Я вижу все это, и мне больно, как бывало больно смотреть на то, что делалось в армии, на войне. Как было больно видеть то, что случилось с папой и племенем. Мне казалось, что я больше не вижу этого и нет повода переживать. Это бессмысленно. Все равно ничего не поделаешь.
— Я устал, — говорит он.
— Знаю, Пит, но разве я помогу тебе, если буду переживать вместе с тобой? Ты же знаешь, это бесполезно.
Пит уплывает вслед за полковником.
Оттуда же появляется Билли Биббит. Все они проходят чередой, чтобы попрощаться со мной. Билли где-то здесь рядом, не далее нескольких футов, но он такой маленький, что кажется в миле отсюда. Он смотрит в мою сторону, и лицо у него как у нищего, который просит гораздо больше, нежели ему могут дать. Рот открывает как кукла.
— Даже когда я делал п-п-предложение, и тут все испортил. Я сказал: «Милая, выходи за ме-ме-ме…» И она р-р-рассмеялась.
Голос сестры, но не вижу откуда:
— Ваша мать, Билли, рассказывала об этой девушке. Оказывается, по своему положению она была ниже вас. Что же в ней вас так напугало, Билли?
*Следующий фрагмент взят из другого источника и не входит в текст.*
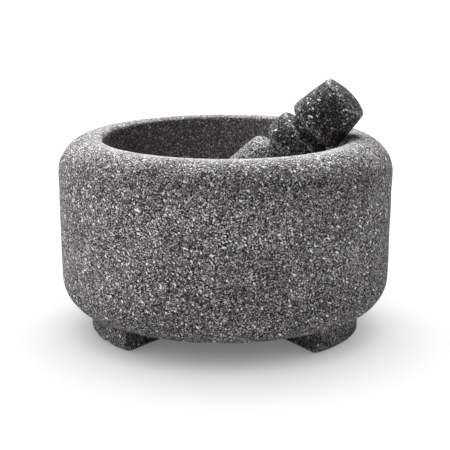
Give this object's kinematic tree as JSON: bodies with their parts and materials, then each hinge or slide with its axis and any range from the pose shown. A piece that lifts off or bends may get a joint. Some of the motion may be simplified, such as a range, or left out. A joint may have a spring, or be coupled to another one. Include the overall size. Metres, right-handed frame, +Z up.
{
  "type": "mortar and pestle",
  "caption": "Round stone mortar on three short carved feet, with a deep half-sphere bowl and a loose grooved pestle that leans in it.",
  "frame": {"origin": "on the surface the mortar stands on, under the middle of the whole object, which is the mortar's own axis", "axes": "+Z up; the pestle's knob leans towards +X, over the right side of the rim; one foot is at the back, towards +Y"},
  "size_m": [0.203, 0.203, 0.1525],
  "materials": {
    "mortar_stone": "pecked and rubbed, matte",
    "pestle_stone": "pecked and rubbed, matte"
  },
  "bodies": {
    "mortar": {"mortar": "mortar_stone"},
    "pestle": {"pestle": "pestle_stone"}
  },
  "joints": [
    {"name": "pestle_lift", "type": "slide", "parent": "mortar", "child": "pestle", "axis": [0, 0, 1], "range_m": [0, 0.15]}
  ]
}
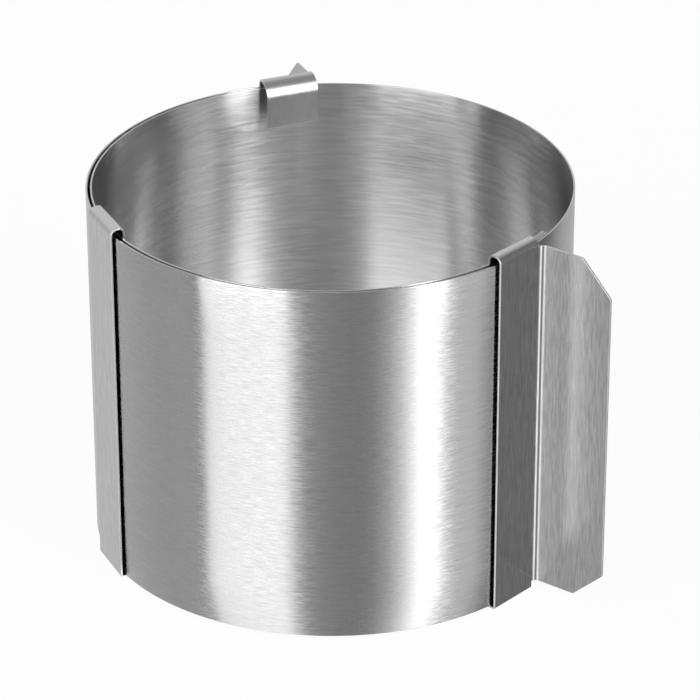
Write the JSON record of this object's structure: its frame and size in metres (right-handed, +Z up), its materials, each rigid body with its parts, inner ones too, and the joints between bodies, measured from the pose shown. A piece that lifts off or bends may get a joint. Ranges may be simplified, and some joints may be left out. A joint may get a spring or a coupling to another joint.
{
  "type": "adjustable cake ring",
  "caption": "Tall adjustable baking ring of brushed stainless steel strip, with finger-flanged clips that slide along the overlap to set its width.",
  "frame": {"origin": "middle of the object's bounds in plan, on the surface that it stands on", "axes": "+Z up along the ring's axis, -Y towards the picture's viewer, +X to the viewer's right"},
  "size_m": [0.1624, 0.1832, 0.1238],
  "materials": {
    "outer_strip": "brushed round the ring",
    "inner_strip": "brushed round the ring",
    "clip_sheet": "brushed upright"
  },
  "bodies": {
    "inner_ring": {"inner_band": "inner_strip", "front_handle": "clip_sheet"},
    "outer_ring": {"outer_band": "outer_strip", "rear_handle": "clip_sheet"},
    "loose_clip": {"side_clip": "clip_sheet"}
  },
  "joints": [
    {"name": "size_adjust", "type": "hinge", "parent": "inner_ring", "child": "outer_ring", "pos_m": [-0.00373, -0.01408, 0.061], "axis": [0, 0, 1], "range_deg": [-10, 170]},
    {"name": "side_clip_slide", "type": "hinge", "parent": "inner_ring", "child": "loose_clip", "pos_m": [-0.00373, -0.01408, 0.061], "axis": [0, 0, 1], "range_deg": [-5, 85]}
  ],
  "couplings": [
    {"joint": "side_clip_slide", "follows": "size_adjust", "ratio": 0.5}
  ]
}
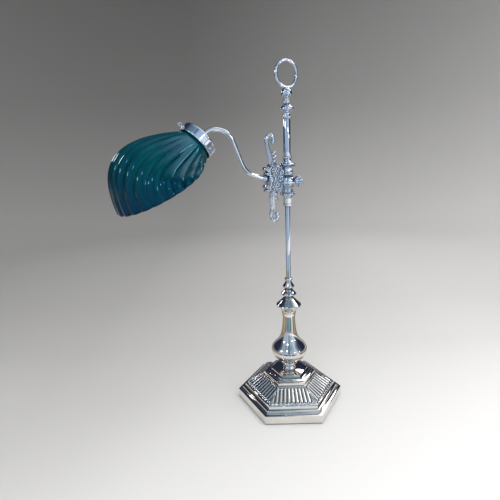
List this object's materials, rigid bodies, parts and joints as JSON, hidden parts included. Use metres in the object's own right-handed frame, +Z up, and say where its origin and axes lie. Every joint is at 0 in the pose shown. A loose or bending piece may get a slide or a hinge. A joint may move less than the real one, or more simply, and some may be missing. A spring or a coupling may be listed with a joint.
{
  "type": "desk lamp",
  "caption": "Plated desk lamp with a hexagonal reeded base, a turned stem and a sliding, swivelling head that carries a swan-neck arm and a ribbed teal glass shell shade.",
  "frame": {"origin": "centre of the base's felt underside, on the rod's axis", "axes": "+Z up along the rod; the arm and shade point along -X and the clamp screw along +X; the base's flat sides face -X and +X"},
  "size_m": [0.3773, 0.2, 0.6074],
  "materials": {
    "plated_head": "polished plate, bright",
    "plated_base": "polished plate, warm",
    "steel": "turned",
    "iron": "as cast",
    "felt": "baize",
    "brass": "turned",
    "shade_glass": "cased glass, glossy",
    "bulb_glass": "clear",
    "filament": "fine wire",
    "insulator": "moulded, dark brown"
  },
  "bodies": {
    "base": {"base_casting": "plated_base", "base_weight": "iron", "base_plate": "steel", "base_pad": "felt", "plate_screws": "steel", "tie_rod": "steel", "tie_washer": "steel", "tie_nut": "steel", "foot_collar": "plated_base", "stem_vase": "plated_base", "disc_knop": "plated_base", "middle_bead": "plated_base", "upper_bead": "plated_base", "rod_socket": "plated_base", "lower_rod": "plated_head"},
    "slider": {"slide_bush": "plated_head"},
    "head": {"bracket_casting": "plated_head", "escutcheon": "plated_head", "rosettes": "plated_head", "upper_scroll": "plated_head", "lower_scroll": "plated_head", "cord_bush": "insulator", "arm_tube": "plated_head", "arm_ferrule": "plated_head", "arm_grub_screw": "steel", "upper_tube": "plated_head", "tube_collar": "plated_head", "finial_stud": "steel", "finial_knop": "plated_head", "finial_ball": "plated_head", "carry_ring": "plated_head", "gallery": "plated_head", "gallery_nut": "brass", "holder_barrel": "brass", "holder_ring": "insulator", "holder_insulator": "insulator"},
    "shoe": {"clamp_shoe": "brass"},
    "clamp_knob": {"thumb_screw": "plated_head"},
    "shade_screw_1": {"gallery_screw_1": "plated_head"},
    "shade_screw_2": {"gallery_screw_2": "plated_head"},
    "shade_screw_3": {"gallery_screw_3": "plated_head"},
    "contacts": {"contact_plungers": "brass"},
    "bulb": {"bulb_cap": "brass", "bulb_glass": "bulb_glass", "bulb_filament": "filament"},
    "shade": {"glass_shade": "shade_glass"}
  },
  "joints": [
    {"name": "head_height", "type": "slide", "parent": "base", "child": "slider", "axis": [0, 0, 1], "range_m": [-0.065, 0.02]},
    {"name": "head_swivel", "type": "hinge", "parent": "slider", "child": "head", "pos_m": [0, 0, 0.413], "axis": [0, 0, 1], "continuous": true},
    {"name": "clamp_travel", "type": "slide", "parent": "head", "child": "shoe", "axis": [1, 0, 0], "range_m": [0, 0.0016]},
    {"name": "clamp_turn", "type": "hinge", "parent": "shoe", "child": "clamp_knob", "pos_m": [0.0142, 0, 0.413], "axis": [1, 0, 0], "range_deg": [0, 720]},
    {"name": "shade_screw_1_turn", "type": "hinge", "parent": "head", "child": "shade_screw_1", "pos_m": [-0.18299, 0, 0.5049], "axis": [-0.6691, 0, 0.7431], "range_deg": [0, 540]},
    {"name": "shade_screw_2_turn", "type": "hinge", "parent": "head", "child": "shade_screw_2", "pos_m": [-0.15087, -0.02771, 0.46923], "axis": [0.3346, -0.866, -0.3716], "range_deg": [0, 540]},
    {"name": "shade_screw_3_turn", "type": "hinge", "parent": "head", "child": "shade_screw_3", "pos_m": [-0.15087, 0.02771, 0.46923], "axis": [0.3346, 0.866, -0.3716], "range_deg": [0, 540]},
    {"name": "shade_turn", "type": "hinge", "parent": "head", "child": "shade", "pos_m": [-0.16455, 0, 0.47844], "axis": [-0.7431, 0, -0.6691], "continuous": true},
    {"name": "bulb_push", "type": "slide", "parent": "head", "child": "contacts", "axis": [0.7431, 0, 0.6691], "range_m": [0, 0.0025], "stiffness_N_per_m": 400},
    {"name": "bulb_twist", "type": "hinge", "parent": "contacts", "child": "bulb", "pos_m": [-0.16455, 0, 0.47844], "axis": [0.7431, 0, 0.6691], "range_deg": [0, 20]}
  ],
  "couplings": [
    {"joint": "clamp_turn", "follows": "clamp_travel", "rad_per_m": 7854}
  ]
}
— Я был в-в-влюблен в нее.
И тебе, Билли, ничем не могу помочь. Ты и сам знаешь. Никто не поможет. Ты ведь понимаешь, что, как только человек идет кому-то на выручку, он сам полностью открывается. Все время надо быть начеку. Ты это знаешь, Билли. Да и другие знают. Чем я могу тебе помочь? Заикание не устраню. Не уберу шрамы от бритвы на твоих запястьях и ожоги от сигарет на твоих руках. Мать другую не дам. А что касается сестры, которая вот так ездит на тебе, тычет носом в твои слабости, унижает, превращая в ничто и выбивая из тебя последние остатки гордости, — с этим я тоже ничего не могу поделать. В Анцио мой товарищ был привязан к дереву в пятидесяти ярдах от меня, он просил пить, и я видел, как лицо его на солнце покрывается волдырями. Они думали, я полезу спасать его, и наверняка приготовились сделать из меня сито, поджидая в домике напротив.
Так что отодвинь лицо, Билли.
Они продолжают сменять друг друга.
И у каждого на лице будто табличка вроде тех, которые вешали себе на шею испанские, португальские и итальянские аккордеонисты на улицах Портленда, только на этих табличках написано не «Я слепой», а «Я устал» или «Я боюсь», или «Умираю от болезни печени», или «Я напичкан механизмами, и все меня обижают». Я могу прочесть все эта таблички, каким бы мелким ни был шрифт. И все они тоже могли бы прочитать таблички друг у друга, если бы захотели, но какой смысл? Лица проносятся в тумане, как конфетти.